[PATCH v5 07/12] KVM: arm64: Use LPA2 page-tables for stage2 and hyp stage1

Fri Nov 24 03:49:57 PST 2023

On 22/11/2023 15:21, Marc Zyngier wrote:
> On Wed, 22 Nov 2023 13:41:33 +0000,
> Ryan Roberts <ryan.roberts at arm.com> wrote:
>>
>> On 21/11/2023 20:34, Oliver Upton wrote:
>>> On Thu, Nov 16, 2023 at 02:29:26PM +0000, Ryan Roberts wrote:
>>>> Implement a simple policy whereby if the HW supports FEAT_LPA2 for the
>>>> page size we are using, always use LPA2-style page-tables for stage 2
>>>> and hyp stage 1 (assuming an nvhe hyp), regardless of the VMM-requested
>>>> IPA size or HW-implemented PA size.
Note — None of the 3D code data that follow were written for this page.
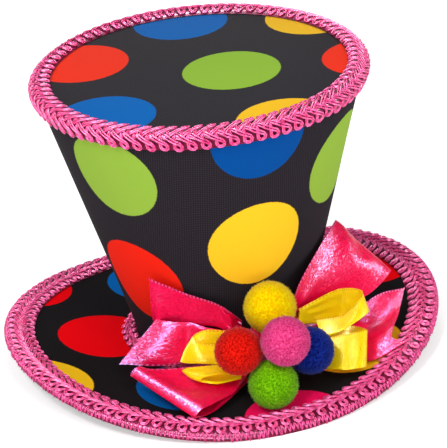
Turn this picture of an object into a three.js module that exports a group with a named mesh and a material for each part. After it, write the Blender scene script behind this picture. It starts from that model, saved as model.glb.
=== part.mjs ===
import * as THREE from 'three';
import { mergeVertices } from 'three/addons/utils/BufferGeometryUtils.js';

// Mini top hat of card covered in spotted cloth, edged with gimp braid, with a bow of satin ribbon
// and five pompoms at the front. Millimetres, +Z up, front toward -Y, standing on z = 0.

// Brim
const brimRadius = 75;
const brimCurl = 10;
const brimThickness = 1.5;
const restHalfWidth = 5;

// Crown
const crownFootRadius = 28.2;
const crownHeadRadius = 54.6;
const crownHeight = 96.8;
const crownWall = 1.6;
const crownTopThickness = 1.8;

// Gimp braid
const braidThickness = 1.4;
const braidLipThickness = 0.8;
const brimBraidWidth = 10.2;
const brimBraidTurnUnder = 3.6;
const crownBraidOnTop = 5.6;
const crownBraidDrop = 5;
const footBraidWidth = 6.2;
const footBraidRise = 2.6;
const braidPitch = 4.35;
const braidScallop = 0.45;

// Bow
const pinkWidth = 25.4;
const yellowWidth = 11.5;
const ribbonThickness = 1;
const knotAcross = 15;
const knotOut = 11.4;
const knotHigh = 14;
const knotTurn = 9;
const knotRise = 14;

// Pompoms
const pompomRadius = 8.1;
const lockDepth = 0.09;

// Hair clips
const clipLength = 44;
const clipWidth = 9;
const clipThickness = 1.8;
const clipInset = 25;

const clearance = 0.3;

// Where the layers lie
const brimUnderside = braidLipThickness + clearance;
const brimTop = brimUnderside + brimThickness;
const crownFoot = brimTop + clearance;
const crownHead = brimTop + crownHeight;
const brimEdge = brimRadius - braidThickness - clearance;
const clipOffset = brimRadius - clipInset;

const finishes = {
  blackCloth: { color: 0x242226, roughness: 0.8, metalness: 0 },
  pinkBraid: { color: 0xd95183, roughness: 0.55, metalness: 0 },
  pinkSatin: { color: 0xf00f4b, roughness: 0.35, metalness: 0 },
  yellowSatin: { color: 0xfadc14, roughness: 0.35, metalness: 0 },
  yellowFluff: { color: 0xfdd407, roughness: 0.95, metalness: 0 },
  pinkFluff: { color: 0xf03e86, roughness: 0.95, metalness: 0 },
  redFluff: { color: 0xe4140c, roughness: 0.95, metalness: 0 },
  blueFluff: { color: 0x112174, roughness: 0.95, metalness: 0 },
  greenFluff: { color: 0x76b50b, roughness: 0.95, metalness: 0 },
  steel: { color: 0xb8bcc2, roughness: 0.3, metalness: 1 },
};

const hat = new THREE.Group();

function addPiece(name, geometry, finish, parent = hat) {
  const mesh = new THREE.Mesh(geometry, new THREE.MeshStandardMaterial(finishes[finish]));
  mesh.name = name;
  parent.add(mesh);
  return mesh;
}

// How far the brim has risen at a distance x to the side, flat along the middle where it rests
function brimLift(x) {
  const past = Math.max(0, Math.abs(x) - restHalfWidth);
  return brimCurl * (past / (brimRadius - restHalfWidth)) ** 2;
}

// The crown's outer radius at a height
function crownRadius(z) {
  const share = (z - brimTop) / crownHeight;
  return crownFootRadius + (crownHeadRadius - crownFootRadius) * share;
}

// Only positions are kept, so that neighbouring faces share their corners
function weld(geometry) {
  geometry.deleteAttribute('normal');
  geometry.deleteAttribute('uv');
  const welded = mergeVertices(geometry, 1e-4);
  welded.computeVertexNormals();
  return welded;
}

// Moves each corner of a geometry by a function of its place
function reshape(geometry, move) {
  const position = geometry.attributes.position;
  const point = new THREE.Vector3();
  for (let i = 0; i < position.count; i += 1) {
    point.fromBufferAttribute(position, i);
    move(point, i);
    position.setXYZ(i, point.x, point.y, point.z);
  }
  return geometry;
}

// A ring turned about +Z from an outline of [radius, height] points that closes on itself
function turnRing(outline, segments) {
  const points = [...outline, outline[0]].map(([radius, height]) => new THREE.Vector2(radius, height));
  const ring = new THREE.LatheGeometry(points, segments, Math.PI / segments);
  return ring.rotateX(Math.PI / 2);
}

// Crown: a cone of card whose foot follows the curl of the brim
const crownSegments = 60;
const crownSideTop = crownHead - crownTopThickness - clearance;

function makeCrownSide() {
  const wall = turnRing([
    [crownRadius(crownFoot), crownFoot],
    [crownRadius(crownSideTop), crownSideTop],
    [crownRadius(crownSideTop) - crownWall, crownSideTop],
    [crownRadius(crownFoot) - crownWall, crownFoot],
  ], crownSegments);
  return weld(reshape(wall, (point) => {
    const fade = (crownSideTop - point.z) / (crownSideTop - crownFoot);
    point.z += brimLift(point.x) * fade;
  }));
}

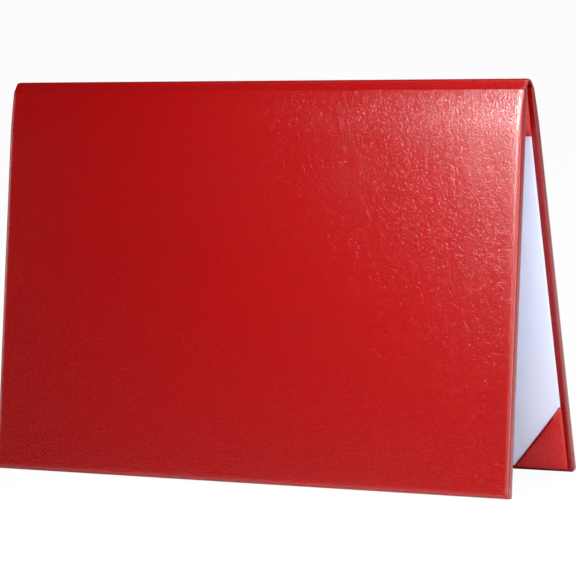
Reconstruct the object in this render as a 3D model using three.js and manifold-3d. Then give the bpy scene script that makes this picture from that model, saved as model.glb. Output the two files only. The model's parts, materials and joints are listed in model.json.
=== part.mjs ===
// Padded diploma cover, standing open as a tent with its fold on top.
// Millimetres, +X along the fold, +Z up, the front panel towards -Y, origin on the floor under the fold.

import * as THREE from 'three';
import { mergeVertices } from 'three/addons/utils/BufferGeometryUtils.js';
import Module from 'manifold-3d';

const wasm = await Module();
wasm.setup();
const { Manifold, Mesh: SolidMesh } = wasm;

// Overall sizes, for an A4 sheet each side of the fold

const coverWidth = 314;
const coverHeight = 215;
const leanDegrees = 9.7;

// Thickness of each layer, and the film of glue or the play between two of them

const leatherThickness = 0.6;
const paddingThickness = 2.2;
const boardThickness = 1.6;
const cardThickness = 0.8;
const liningThickness = 0.25;
const trimThickness = 0.45;
const glue = 0.12;

// The hinge: half of the slit left along the fold line, and the unpadded strip beside it

const foldGap = 0.15;
const stripHeight = 5;
const stripSlope = 30;
const padTipRadius = 0.9;
const hingeRoll = 24;

// The padded face rolls down to its free edges

const edgeRoll = 6;
const edgeDrop = 2.4;
const hemRadius = 0.5;

// Inside of the cover: turned-in hems, lining panel, hinge liner and corner pockets

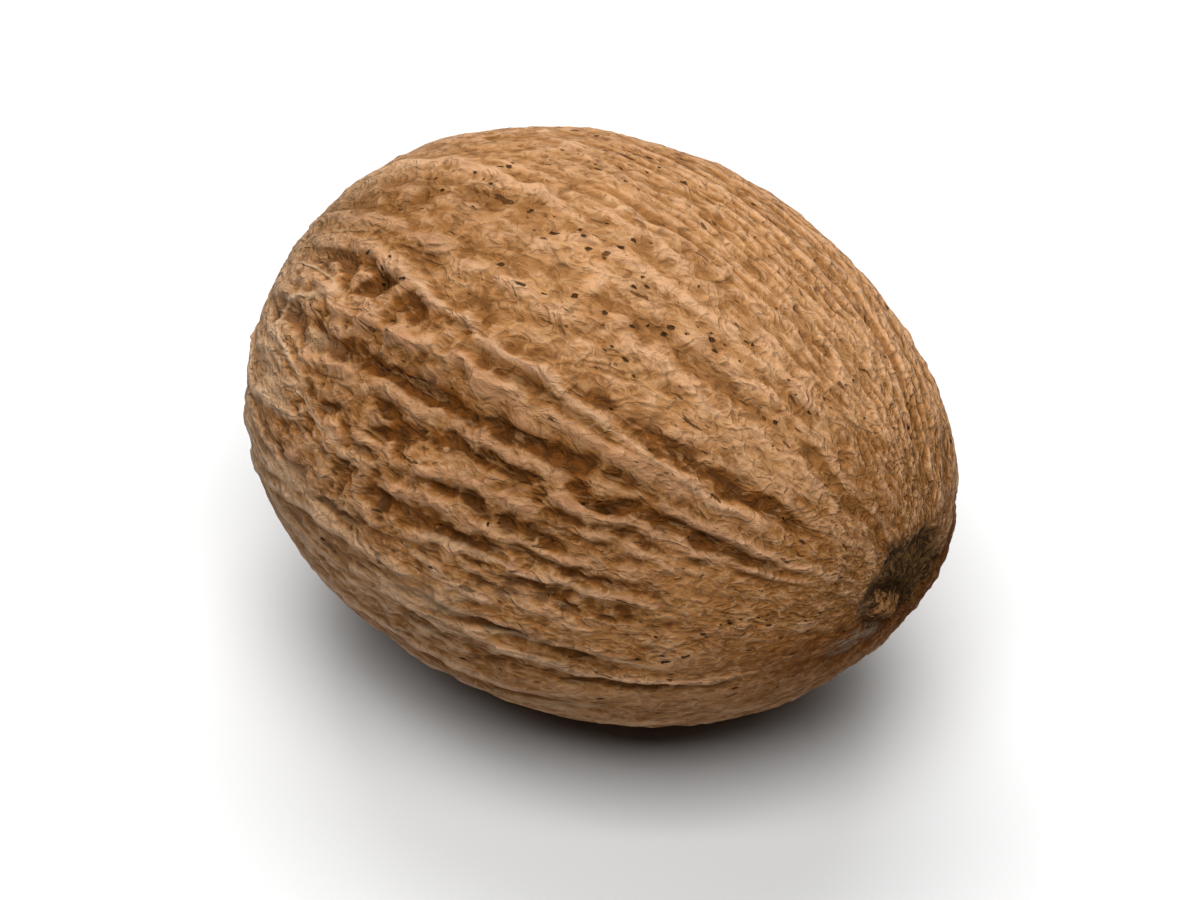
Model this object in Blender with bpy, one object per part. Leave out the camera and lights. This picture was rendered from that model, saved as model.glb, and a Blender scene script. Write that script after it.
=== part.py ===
"""Whole nutmeg: the hard dried kernel, lying on its belly.

One solid. It starts as a UV sphere whose poles are turned onto the X axis, and
its points are then moved in four steps: an ovoid with slow swells, the long
wrinkles that run from end to end, the dents at the two ends, and the small flat
on the belly that it rests on.

+X is the stalk end with its round scar, +Z is up, and the origin is at the
middle of the bounding box's underside.

Two coordinates place everything on the kernel:
  along   0 at the far tip, 1 at the stalk end
  around  degrees about the X axis, 0 at the front (-Y), 90 on top (+Z)
"""
import math

import bmesh
import bpy
import numpy as np

# Driving dimensions, metres.
LENGTH = 0.0270
WIDTH = 0.0215
HEIGHT = 0.0190
REST_CUT = 0.0002

# The ovoid: how much the girth grows towards the stalk end, and how much the
# ends are drawn in compared with an ellipsoid.
STALK_END_FULLER = -0.041
ENDS_DRAWN_IN = 0.039

# Mesh density: sides around the long axis, and rings from tip to tip.
SIDES = 120
RINGS = 40

# Slow swells of the whole body: (along, around, share of the radius).
SWELL_REACH = 0.35
SWELLS = (
    (0.12, 60, -0.023),
    (0.15, -20, -0.027),
    (0.45, -40, -0.015),
    (0.85, -20, -0.022),
    (0.70, 130, -0.012),
)

# Long wrinkles: (from, to, around at from, around at to, width in degrees, height).
# A negative height is a furrow. The front is the most wrinkled side.
WRINKLES = (
    (0.34, 0.80, 58, 47, 3.5, 0.00026),
    (0.24, 0.46, 57, 58, 4.0, -0.00034),
    (0.38, 0.74, 46, 46, 4.0, 0.00020),
    (0.28, 0.74, 41, 41, 3.0, -0.00040),
    (0.36, 0.84, 36, 38, 3.0, 0.00022),
    (0.52, 0.78, 35, 34, 3.0, -0.00030),
    (0.36, 0.74, 26, 29, 3.0, 0.00024),
    (0.44, 0.70, 18, 16, 4.5, -0.00042),
    (0.36, 0.70, 11, 13, 3.0, 0.00022),
    (0.48, 0.72, 8, 8, 3.5, -0.00028),
    (0.30, 0.76, 1, -6, 4.0, 0.00034),
    (0.40, 0.72, -6, -10, 4.5, -0.00034),
    (0.44, 0.82, -7, -19, 4.0, 0.00030),
    (0.30, 0.70, -17, -20, 5.0, -0.00030),
    (0.24, 0.48, 80, 84, 4.0, -0.00022),
    (0.62, 0.90, 73, 74, 5.0, -0.00020),
    (0.46, 0.84, 122, 126, 4.0, -0.00018),
    (0.30, 0.78, 152, 149, 4.0, -0.00026),
    (0.20, 0.66, 168, 172, 5.0, 0.00024),
    (0.34, 0.84, 184, 181, 4.0, -0.00030),
    (0.26, 0.72, 200, 205, 5.0, 0.00026),
    (0.38, 0.80, 221, 216, 4.5, -0.00034),
    (0.24, 0.70, -38, -44, 5.0, 0.00026),
    (0.36, 0.80, -54, -58, 5.0, -0.00024),
)

# Flutes all the way round: (count, height), fading out towards both ends.
FLUTES = ((7, 0.00010), (17, 0.00006))

# The stalk scar and the dent at the far tip: (radius, depth).
STALK_SCAR = (0.0014, 0.00035)
SCAR_BOSS = (0.0005, 0.00022)
TIP_DENT = (0.0012, 0.00025)

# No wrinkle reaches within this angle of the middle of the belly.
SMOOTH_BELLY = 34

SKIN_COLOUR = (0.36, 0.19, 0.085, 1.0)
SKIN_ROUGHNESS = 0.72


def ease(low, high, value):
    """Smooth step from 0 at low to 1 at high."""
    t = np.clip((value - low) / (high - low), 0.0, 1.0)
    return t * t * (3.0 - 2.0 * t)


def degrees_apart(first, second):
    """Signed angle from second to first, between -180 and 180 degrees."""
    return (first - second + 180.0) % 360.0 - 180.0


def directions(sphere):
    """Along and around for each point of the unit sphere turned onto the X axis."""
    pole = np.arccos(np.clip(sphere[:, 0], -1.0, 1.0))
    around = np.degrees(np.arctan2(sphere[:, 2], -sphere[:, 1]))
    return 1.0 - pole / math.pi, around


def closeness(sphere, along, around):
    """1 at the given place on the unit sphere, falling off over SWELL_REACH radians."""
    pole = math.pi * (1.0 - along)
    turn = math.radians(around)
    place = (math.cos(pole), -math.sin(pole) * math.cos(turn), math.sin(pole) * math.sin(turn))
    return np.exp((sphere @ np.array(place) - 1.0) / SWELL_REACH ** 2)


def ovoid(sphere):
    """Ellipsoid whose girth leans to one end, with its slow swells."""
    girth = 1.0 + STALK_END_FULLER * sphere[:, 0] - ENDS_DRAWN_IN * (sphere[:, 0] ** 2 - 0.3)
    half = np.array((LENGTH, WIDTH, HEIGHT + REST_CUT)) / 2.0
    points = sphere * half
    points[:, 1:] *= girth[:, None]
    swell = sum(share * closeness(sphere, along, around) for along, around, share in SWELLS)
    return points * (1.0 + swell)[:, None]


def wrinkle_height(sphere):
    """Height of the long wrinkles and flutes above the ovoid."""
    along, around = directions(sphere)
    height = np.zeros(len(sphere))
    for start, end, first, last, width, rise in WRINKLES:
        share = np.clip((along - start) / (end - start), 0.0, 1.0)
        line = first + (last - first) * share
        across = np.exp(-(degrees_apart(around, line) / width) ** 2)
        lengthwise = ease(start - 0.06, start + 0.08, along) * ease(end + 0.06, end - 0.08, along)
        height += rise * across * lengthwise
    body = np.sqrt(np.clip(1.0 - sphere[:, 0] ** 2, 0.0, 1.0)) ** 3
    for count, rise in FLUTES:
        height += rise * body * np.cos(count * np.radians(around) + count + 4.0 * along)
    from_belly = np.degrees(np.arccos(np.clip(-sphere[:, 2], -1.0, 1.0)))
    return height * ease(SMOOTH_BELLY * 0.5, SMOOTH_BELLY, from_belly)


def end_dents(points, sphere):
    """How far each point moves along X for the stalk scar, its boss and the tip dent."""
    off_axis = np.hypot(points[:, 1], points[:, 2])
    stalk_end = sphere[:, 0] > 0.0
    scar = -STALK_SCAR[1] * np.exp(-(off_axis / STALK_SCAR[0]) ** 4)
    boss = SCAR_BOSS[1] * np.exp(-(off_axis / SCAR_BOSS[0]) ** 2)
    dent = TIP_DENT[1] * np.exp(-(off_axis / TIP_DENT[0]) ** 2)
    return np.where(stalk_end, scar + boss, dent)


def kernel_points(sphere):
    """Every point of the kernel, flat on the belly and stretched to its exact size."""
    points = ovoid(sphere)
    outward = sphere / np.array((LENGTH, WIDTH, HEIGHT))
    outward /= np.linalg.norm(outward, axis=1)[:, None]
    points += outward * wrinkle_height(sphere)[:, None]
    points[:, 0] += end_dents(points, sphere)
    points[:, 2] = np.maximum(points[:, 2], points[:, 2].min() + REST_CUT)
    low = points.min(axis=0)
    high = points.max(axis=0)
    points -= (low[0] + high[0]) / 2.0, (low[1] + high[1]) / 2.0, low[2]
    return points * np.array((LENGTH, WIDTH, HEIGHT)) / (high - low)


def skin_material():
    """Dull light-brown skin of a dried kernel."""
    material = bpy.data.materials.new("nutmeg_skin")
    material.use_nodes = True
    shader = material.node_tree.nodes["Principled BSDF"]
    shader.inputs["Base Color"].default_value = SKIN_COLOUR
    shader.inputs["Roughness"].default_value = SKIN_ROUGHNESS
    shader.inputs["Metallic"].default_value = 0.0
    return material


def make_kernel(collection):
    """The one solid: a UV sphere with its poles on X, reshaped into the kernel."""
    shape = bmesh.new()
    bmesh.ops.create_uvsphere(shape, u_segments=SIDES, v_segments=RINGS, radius=1.0)
    mesh = bpy.data.meshes.new("kernel")
    shape.to_mesh(mesh)
    shape.free()

    flat = np.empty(len(mesh.vertices) * 3, dtype=np.float32)
    mesh.vertices.foreach_get("co", flat)
    upright = flat.reshape(-1, 3).astype(float)
    on_its_side = upright[:, [2, 0, 1]]
    points = kernel_points(on_its_side)
    mesh.vertices.foreach_set("co", points.astype(np.float32).ravel())
    mesh.shade_smooth()
    mesh.update()

    kernel = bpy.data.objects.new("kernel", mesh)
    kernel.data.materials.append(skin_material())
    collection.objects.link(kernel)
    return kernel


for old in list(bpy.data.objects):
    bpy.data.objects.remove(old, do_unlink=True)

nutmeg = bpy.data.collections.new("whole_nutmeg")
bpy.context.scene.collection.children.link(nutmeg)
make_kernel(nutmeg)
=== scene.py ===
"""A whole nutmeg lying on a pale studio floor: the kernel, the floor, the light and the camera."""
import math

import bpy
import numpy as np
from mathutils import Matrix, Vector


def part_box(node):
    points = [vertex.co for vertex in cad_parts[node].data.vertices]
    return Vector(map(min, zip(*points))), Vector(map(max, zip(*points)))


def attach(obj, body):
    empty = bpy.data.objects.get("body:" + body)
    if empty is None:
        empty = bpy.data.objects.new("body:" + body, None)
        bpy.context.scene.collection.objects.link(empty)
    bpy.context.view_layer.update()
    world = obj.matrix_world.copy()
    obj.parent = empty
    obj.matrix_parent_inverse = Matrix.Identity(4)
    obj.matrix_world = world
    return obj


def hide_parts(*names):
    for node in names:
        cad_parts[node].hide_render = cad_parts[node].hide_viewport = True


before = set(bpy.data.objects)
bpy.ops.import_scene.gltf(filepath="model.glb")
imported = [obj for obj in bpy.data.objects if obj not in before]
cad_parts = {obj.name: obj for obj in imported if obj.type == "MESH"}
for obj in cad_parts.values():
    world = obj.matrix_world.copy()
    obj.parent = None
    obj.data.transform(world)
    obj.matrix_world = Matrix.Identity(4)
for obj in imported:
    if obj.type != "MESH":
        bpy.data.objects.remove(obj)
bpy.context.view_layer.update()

# ---------------------------------------------------------------------------
# The kernel: the hard dried seed of the nutmeg tree, out of its mace and shell.
# In drying, its felty skin has shrunk into wrinkles that run from the stalk
# scar to the far tip, with a net of small hollows between. It lies loose.
# ---------------------------------------------------------------------------
MM = 0.001

# The solid's box, the grid's rings from tip to tip and sides round it, and the flat's depth.
BOX_LOW, BOX_HIGH = (np.array(corner, dtype=float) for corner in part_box("kernel"))
SIZE = BOX_HIGH - BOX_LOW
RINGS = 248
SIDES = 400
REST_CUT = 0.2 * MM

# Places on the skin: along runs from 0 at the far tip (-X) to 1 at the stalk scar (+X),
# and around is in degrees about the long axis, 0 at the front (-Y) and 90 on top (+Z).

# The ovoid, close to the solid's: how the girth grows towards the stalk end, how
# far the ends are drawn in, and slow swells (along, around, share of the radius).
STALK_END_FULLER = -0.041
ENDS_DRAWN_IN = 0.039
SWELL_REACH = 0.35
SWELLS = (
    (0.12, 60, -0.023),
    (0.13, 29, -0.022),
    (0.18, 100, -0.016),
    (0.15, -20, -0.027),
    (0.45, -38, -0.038),
    (0.85, -20, -0.022),
    (0.86, -90, -0.034),
    (0.70, 140, 0.006),
)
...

When in use we can now support up to
>>>> 52-bit IPA and PA sizes.
>>>>
>>>> We use the previously created cpu feature to track whether LPA2 is
>>>> supported for deciding whether to use the LPA2 or classic pte format.
>>>>
>>>> Note that FEAT_LPA2 brings support for bigger block mappings (512GB with
>>>> 4KB, 64GB with 16KB). We explicitly don't enable these in the library
>>>> because stage2_apply_range() works on batch sizes of the largest used
>>>> block mapping, and increasing the size of the batch would lead to soft
>>>> lockups. See commit 5994bc9e05c2 ("KVM: arm64: Limit
>>>> stage2_apply_range() batch size to largest block").
>>>>
>>>> With the addition of LPA2 support in the hypervisor, the PA size
>>>> supported by the HW must be capped with a runtime decision, rather than
>>>> simply using a compile-time decision based on PA_BITS. For example, on a
>>>> system that advertises 52 bit PA but does not support FEAT_LPA2, A 4KB
>>>> or 16KB kernel compiled with LPA2 support must still limit the PA size
>>>> to 48 bits.
>>>>
>>>> Therefore, move the insertion of the PS field into TCR_EL2 out of
>>>> __kvm_hyp_init assembly code and instead do it in cpu_prepare_hyp_mode()
>>>> where the rest of TCR_EL2 is prepared. This allows us to figure out PS
>>>> with kvm_get_parange(), which has the appropriate logic to ensure the
>>>> above requirement. (and the PS field of VTCR_EL2 is already populated
>>>> this way).
>>>>
>>>> Signed-off-by: Ryan Roberts <ryan.roberts at arm.com>
>>>> ---
>>>>  arch/arm64/include/asm/kvm_mmu.h     |  2 +-
>>>>  arch/arm64/include/asm/kvm_pgtable.h | 47 +++++++++++++++++++++-------
>>>>  arch/arm64/kvm/arm.c                 |  5 +++
>>>>  arch/arm64/kvm/hyp/nvhe/hyp-init.S   |  4 ---
>>>>  arch/arm64/kvm/hyp/pgtable.c         | 15 +++++++--
>>>>  5 files changed, 54 insertions(+), 19 deletions(-)
>>>>
>>>> diff --git a/arch/arm64/include/asm/kvm_mmu.h b/arch/arm64/include/asm/kvm_mmu.h
>>>> index 31e8d7faed65..f4e4fcb35afc 100644
>>>> --- a/arch/arm64/include/asm/kvm_mmu.h
>>>> +++ b/arch/arm64/include/asm/kvm_mmu.h
>>>> @@ -340,7 +340,7 @@ static inline struct kvm *kvm_s2_mmu_to_kvm(struct kvm_s2_mmu *mmu)
>>>>  	return container_of(mmu->arch, struct kvm, arch);
>>>>  }
>>>>  
>>>> -#define kvm_lpa2_is_enabled()		false
>>>> +#define kvm_lpa2_is_enabled()		system_supports_lpa2()
>>>
>>> Can we use this predicate consistently throughout the KVM code? Looks
>>> like the rest of this diff is using system_supports_lpa2() directly.
>>
>> My thinking was that system_supports_lpa2() is an input to KVM's policy to
>> decide if it is going to use LPA2 (currently that policy is very simple - if the
>> system supports it, then KVM uses it - but it doesn't have to be that way), and
>> kvm_lpa2_is_enabled() is how KVM exports its policy decision, so one is an input
>> and the other is an output.
>>
>> It's a lightly held opinion though - I'll make the change if you insist? :)
> 
> <bikeshed>
> I personally don't find this dichotomy very useful. It could make
> sense if we used the page table walker for S1 outside of KVM, but
> that's not the case at the moment.
> 
> If there is no plan for such a use case, I'd rather see a single
> predicate, making the code a bit more readable.
> </bikeshed>

OK fair enough. I've made this change for the next rev.

> 
> 	M.
>